[Task prompt]
Please output the lines shown below exactly as they appear.

[Record set]
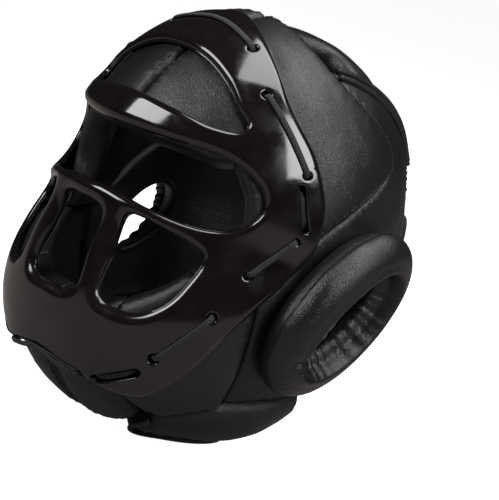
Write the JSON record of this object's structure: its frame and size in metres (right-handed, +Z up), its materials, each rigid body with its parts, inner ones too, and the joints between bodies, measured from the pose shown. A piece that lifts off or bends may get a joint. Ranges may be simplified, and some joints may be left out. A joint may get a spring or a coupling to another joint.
{
  "type": "boxing headgear",
  "caption": "Padded boxing headgear with padded ear cups, an open crown with a lift-up crown pad, a lace-on moulded face cage and a peel-off neck strap.",
  "frame": {"origin": "under the middle of the headgear, on the surface it stands on", "axes": "+Z up, the face looks along -Y, +X is the wearer's left"},
  "size_m": [0.2336, 0.2482, 0.249],
  "materials": {
    "leather": "satin",
    "foam": "matte",
    "cage": "gloss",
    "lace": "matte",
    "piping": "satin",
    "tape": "matte",
    "loop": "matte",
    "hook": "matte",
    "webbing": "satin"
  },
  "bodies": {
    "shell": {"cage_lace": "lace", "cheek_cover_left": "leather", "cheek_cover_right": "leather", "cheek_foam_left": "foam", "cheek_foam_right": "foam", "chin_cover_left": "leather", "chin_cover_right": "leather", "chin_foam_left": "foam", "chin_foam_right": "foam", "crown_tape_left": "tape", "crown_tape_rear": "tape", "crown_tape_right": "tape", "ear_cover_left": "leather", "ear_cover_right": "leather", "ear_foam_left": "foam", "ear_foam_right": "foam", "face_cage": "cage", "forehead_cover_left": "leather", "forehead_cover_right": "leather", "forehead_foam_left": "foam", "forehead_foam_right": "foam", "jaw_cover_left": "leather", "jaw_cover_right": "leather", "jaw_foam_left": "foam", "jaw_foam_right": "foam", "jaw_piping_left": "piping", "jaw_piping_right": "piping", "loop_panel": "loop", "neck_cover": "leather", "neck_foam": "foam", "neck_piping": "piping", "side_cover_left": "leather", "side_cover_right": "leather", "side_foam_left": "foam", "side_foam_right": "foam", "strap_anchor": "webbing", "wing_cover_left": "leather", "wing_cover_right": "leather", "wing_foam_left": "foam", "wing_foam_right": "foam", "wing_piping_left": "piping", "wing_piping_right": "piping"},
    "crown_pad": {"crown_cover": "leather", "crown_foam": "foam"},
    "neck_strap": {"closure_strap": "webbing", "hook_tape": "hook"}
  },
  "joints": [
    {"name": "crown_lift", "type": "hinge", "parent": "shell", "child": "crown_pad", "pos_m": [0, -0.00328, 0.24235], "axis": [1, 0, 0], "range_deg": [0, 75]},
    {"name": "strap_peel", "type": "hinge", "parent": "shell", "child": "neck_strap", "pos_m": [-0.05985, 0.10072, 0.12815], "axis": [0, 0, 1], "range_deg": [0, 110]}
  ]
}
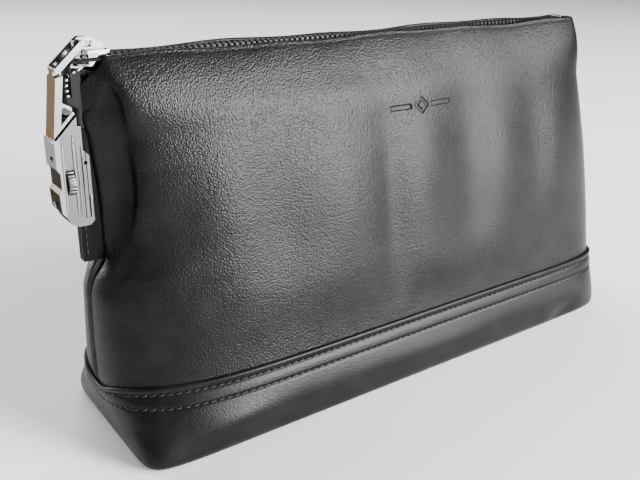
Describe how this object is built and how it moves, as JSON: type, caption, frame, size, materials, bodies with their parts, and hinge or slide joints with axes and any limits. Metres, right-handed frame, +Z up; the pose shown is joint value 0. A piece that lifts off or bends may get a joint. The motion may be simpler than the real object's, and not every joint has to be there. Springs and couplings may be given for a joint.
{
  "type": "zipped leather deposit bag",
  "caption": "Zipped black leather deposit pouch with a flat boxed base, a stitched lower band and a thumbwheel latch that holds the zip pull at one end.",
  "frame": {"origin": "middle of the flat base, where the bag stands", "axes": "+X along the bag away from the lock, +Y from front to back, +Z up"},
  "size_m": [0.2848, 0.0842, 0.1575],
  "materials": {
    "black_leather": "satin black pebble-grain leather",
    "stiffener_board": "pressed fibre board",
    "lining_cloth": "plain woven lining",
    "zip_tape": "black woven zip tape",
    "zip_teeth": "black nickel",
    "bright_chrome": "polished chrome plate",
    "dark_steel": "plain steel, lightly worn"
  },
  "bodies": {
    "bag": {"base_panel": "black_leather", "front_panel": "black_leather", "back_panel": "black_leather", "base_board": "stiffener_board", "lining": "lining_cloth", "left_seam_binding": "black_leather", "right_seam_binding": "black_leather", "lock_tab_front": "black_leather", "lock_tab_back": "black_leather", "zip_tape_front": "zip_tape", "zip_tape_back": "zip_tape", "zip_teeth_front": "zip_teeth", "zip_teeth_back": "zip_teeth", "zip_end_fold": "zip_tape", "zip_top_stops": "bright_chrome", "zip_bottom_stop": "bright_chrome", "lock_body": "bright_chrome", "lock_cover": "bright_chrome", "cover_screws": "bright_chrome", "tab_rivets": "bright_chrome", "bolt_spring": "dark_steel"},
    "slider": {"slider_body": "bright_chrome", "slider_bridge": "bright_chrome", "slider_pawl": "dark_steel"},
    "link": {"pull_link": "bright_chrome"},
    "pull": {"pull_tab": "bright_chrome"},
    "wheel": {"thumbwheel": "dark_steel", "wheel_spindle": "dark_steel"},
    "bolt": {"latch_bolt": "bright_chrome"}
  },
  "joints": [
    {"name": "zip_travel", "type": "slide", "parent": "bag", "child": "slider", "axis": [1, 0, 0], "range_m": [0, 0.05]},
    {"name": "link_swing", "type": "hinge", "parent": "slider", "child": "link", "pos_m": [-0.1319, 0, 0.1554], "axis": [0, 1, 0], "range_deg": [0, 200]},
    {"name": "pull_swing", "type": "hinge", "parent": "link", "child": "pull", "pos_m": [-0.141, 0, 0.1472], "axis": [0, 1, 0], "range_deg": [0, 60]},
    {"name": "wheel_turn", "type": "hinge", "parent": "bag", "child": "wheel", "pos_m": [-0.1413, -0.0041, 0.1085], "axis": [1, 0, 0], "range_deg": [0, 90]},
    {"name": "bolt_throw", "type": "slide", "parent": "bag", "child": "bolt", "axis": [-0.7071, 0, 0.7071], "range_m": [0, 0.0024]}
  ],
  "couplings": [
    {"joint": "link_swing", "follows": "zip_travel", "rad_per_m": 69.813},
    {"joint": "wheel_turn", "follows": "bolt_throw", "rad_per_m": 654.5}
  ]
}
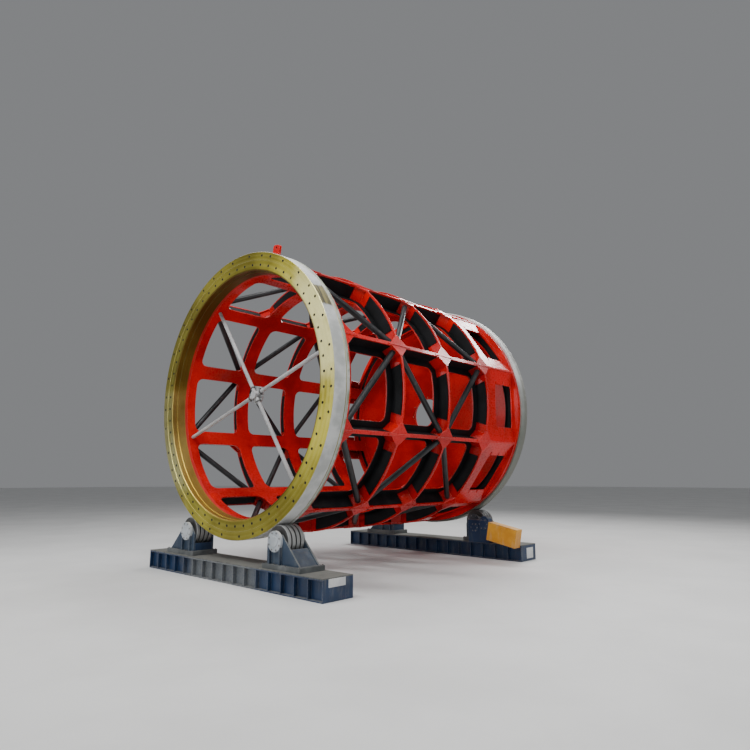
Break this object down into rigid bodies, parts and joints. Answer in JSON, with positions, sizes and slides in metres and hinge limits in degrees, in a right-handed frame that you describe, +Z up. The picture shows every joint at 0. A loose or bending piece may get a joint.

[Result for this exercise]
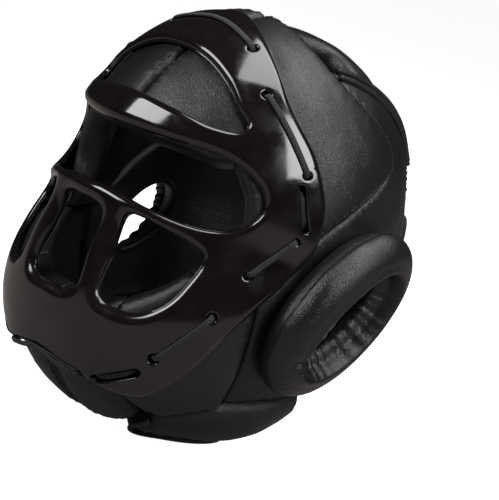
Write the JSON record of this object's structure: its frame and size in metres (right-handed, +Z up), its materials, each rigid body with its parts, inner ones too, and the joints between bodies, measured from the pose shown. A piece that lifts off or bends may get a joint. Ranges may be simplified, and some joints may be left out. A joint may get a spring or a coupling to another joint.
{
  "type": "boxing headgear",
  "caption": "Padded boxing headgear with padded ear cups, an open crown with a lift-up crown pad, a lace-on moulded face cage and a peel-off neck strap.",
  "frame": {"origin": "under the middle of the headgear, on the surface it stands on", "axes": "+Z up, the face looks along -Y, +X is the wearer's left"},
  "size_m": [0.2336, 0.2482, 0.249],
  "materials": {
    "leather": "satin",
    "foam": "matte",
    "cage": "gloss",
    "lace": "matte",
    "piping": "satin",
    "tape": "matte",
    "loop": "matte",
    "hook": "matte",
    "webbing": "satin"
  },
  "bodies": {
    "shell": {"cage_lace": "lace", "cheek_cover_left": "leather", "cheek_cover_right": "leather", "cheek_foam_left": "foam", "cheek_foam_right": "foam", "chin_cover_left": "leather", "chin_cover_right": "leather", "chin_foam_left": "foam", "chin_foam_right": "foam", "crown_tape_left": "tape", "crown_tape_rear": "tape", "crown_tape_right": "tape", "ear_cover_left": "leather", "ear_cover_right": "leather", "ear_foam_left": "foam", "ear_foam_right": "foam", "face_cage": "cage", "forehead_cover_left": "leather", "forehead_cover_right": "leather", "forehead_foam_left": "foam", "forehead_foam_right": "foam", "jaw_cover_left": "leather", "jaw_cover_right": "leather", "jaw_foam_left": "foam", "jaw_foam_right": "foam", "jaw_piping_left": "piping", "jaw_piping_right": "piping", "loop_panel": "loop", "neck_cover": "leather", "neck_foam": "foam", "neck_piping": "piping", "side_cover_left": "leather", "side_cover_right": "leather", "side_foam_left": "foam", "side_foam_right": "foam", "strap_anchor": "webbing", "wing_cover_left": "leather", "wing_cover_right": "leather", "wing_foam_left": "foam", "wing_foam_right": "foam", "wing_piping_left": "piping", "wing_piping_right": "piping"},
    "crown_pad": {"crown_cover": "leather", "crown_foam": "foam"},
    "neck_strap": {"closure_strap": "webbing", "hook_tape": "hook"}
  },
  "joints": [
    {"name": "crown_lift", "type": "hinge", "parent": "shell", "child": "crown_pad", "pos_m": [0, -0.00328, 0.24235], "axis": [1, 0, 0], "range_deg": [0, 75]},
    {"name": "strap_peel", "type": "hinge", "parent": "shell", "child": "neck_strap", "pos_m": [-0.05985, 0.10072, 0.12815], "axis": [0, 0, 1], "range_deg": [0, 110]}
  ]
}
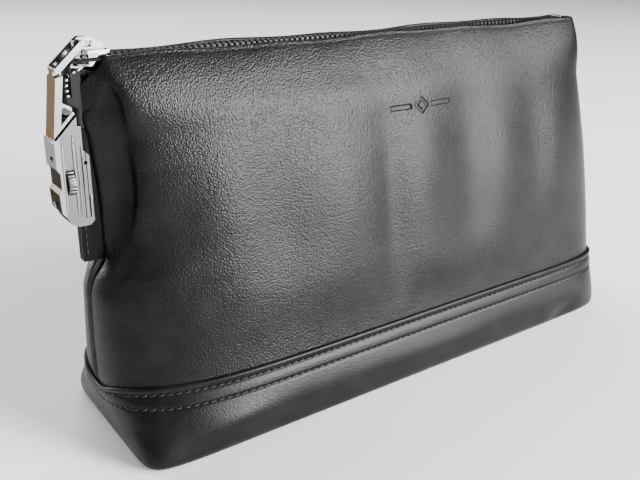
Describe how this object is built and how it moves, as JSON: type, caption, frame, size, materials, bodies with their parts, and hinge or slide joints with axes and any limits. Metres, right-handed frame, +Z up; the pose shown is joint value 0. A piece that lifts off or bends may get a joint. The motion may be simpler than the real object's, and not every joint has to be there. Springs and couplings may be given for a joint.
{
  "type": "zipped leather deposit bag",
  "caption": "Zipped black leather deposit pouch with a flat boxed base, a stitched lower band and a thumbwheel latch that holds the zip pull at one end.",
  "frame": {"origin": "middle of the flat base, where the bag stands", "axes": "+X along the bag away from the lock, +Y from front to back, +Z up"},
  "size_m": [0.2848, 0.0842, 0.1575],
  "materials": {
    "black_leather": "satin black pebble-grain leather",
    "stiffener_board": "pressed fibre board",
    "lining_cloth": "plain woven lining",
    "zip_tape": "black woven zip tape",
    "zip_teeth": "black nickel",
    "bright_chrome": "polished chrome plate",
    "dark_steel": "plain steel, lightly worn"
  },
  "bodies": {
    "bag": {"base_panel": "black_leather", "front_panel": "black_leather", "back_panel": "black_leather", "base_board": "stiffener_board", "lining": "lining_cloth", "left_seam_binding": "black_leather", "right_seam_binding": "black_leather", "lock_tab_front": "black_leather", "lock_tab_back": "black_leather", "zip_tape_front": "zip_tape", "zip_tape_back": "zip_tape", "zip_teeth_front": "zip_teeth", "zip_teeth_back": "zip_teeth", "zip_end_fold": "zip_tape", "zip_top_stops": "bright_chrome", "zip_bottom_stop": "bright_chrome", "lock_body": "bright_chrome", "lock_cover": "bright_chrome", "cover_screws": "bright_chrome", "tab_rivets": "bright_chrome", "bolt_spring": "dark_steel"},
    "slider": {"slider_body": "bright_chrome", "slider_bridge": "bright_chrome", "slider_pawl": "dark_steel"},
    "link": {"pull_link": "bright_chrome"},
    "pull": {"pull_tab": "bright_chrome"},
    "wheel": {"thumbwheel": "dark_steel", "wheel_spindle": "dark_steel"},
    "bolt": {"latch_bolt": "bright_chrome"}
  },
  "joints": [
    {"name": "zip_travel", "type": "slide", "parent": "bag", "child": "slider", "axis": [1, 0, 0], "range_m": [0, 0.05]},
    {"name": "link_swing", "type": "hinge", "parent": "slider", "child": "link", "pos_m": [-0.1319, 0, 0.1554], "axis": [0, 1, 0], "range_deg": [0, 200]},
    {"name": "pull_swing", "type": "hinge", "parent": "link", "child": "pull", "pos_m": [-0.141, 0, 0.1472], "axis": [0, 1, 0], "range_deg": [0, 60]},
    {"name": "wheel_turn", "type": "hinge", "parent": "bag", "child": "wheel", "pos_m": [-0.1413, -0.0041, 0.1085], "axis": [1, 0, 0], "range_deg": [0, 90]},
    {"name": "bolt_throw", "type": "slide", "parent": "bag", "child": "bolt", "axis": [-0.7071, 0, 0.7071], "range_m": [0, 0.0024]}
  ],
  "couplings": [
    {"joint": "link_swing", "follows": "zip_travel", "rad_per_m": 69.813},
    {"joint": "wheel_turn", "follows": "bolt_throw", "rad_per_m": 654.5}
  ]
}
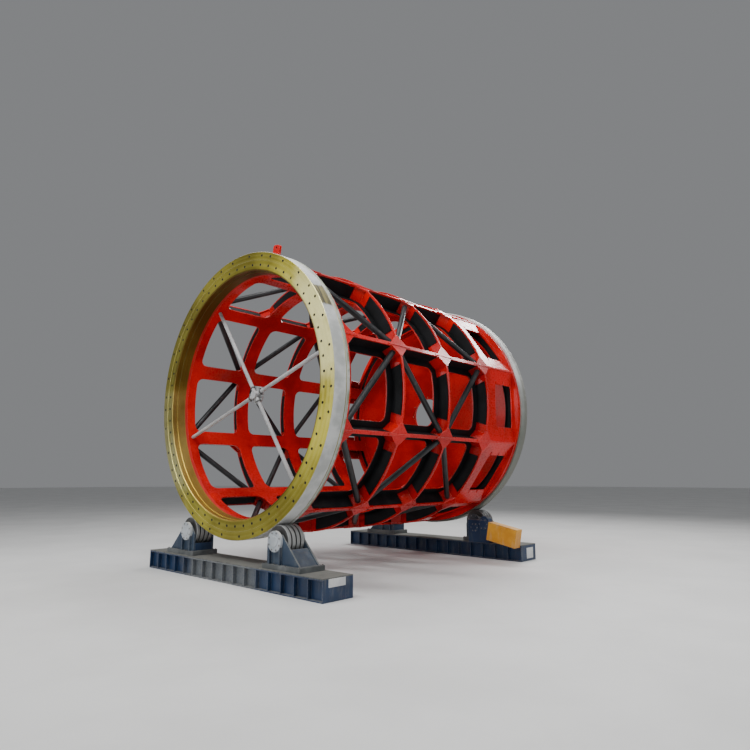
Break this object down into rigid bodies, parts and joints. Answer in JSON, with positions, sizes and slides in metres and hinge limits in degrees, in a right-handed frame that you describe, +Z up. The picture shows every joint at 0. A loose or bending piece may get a joint.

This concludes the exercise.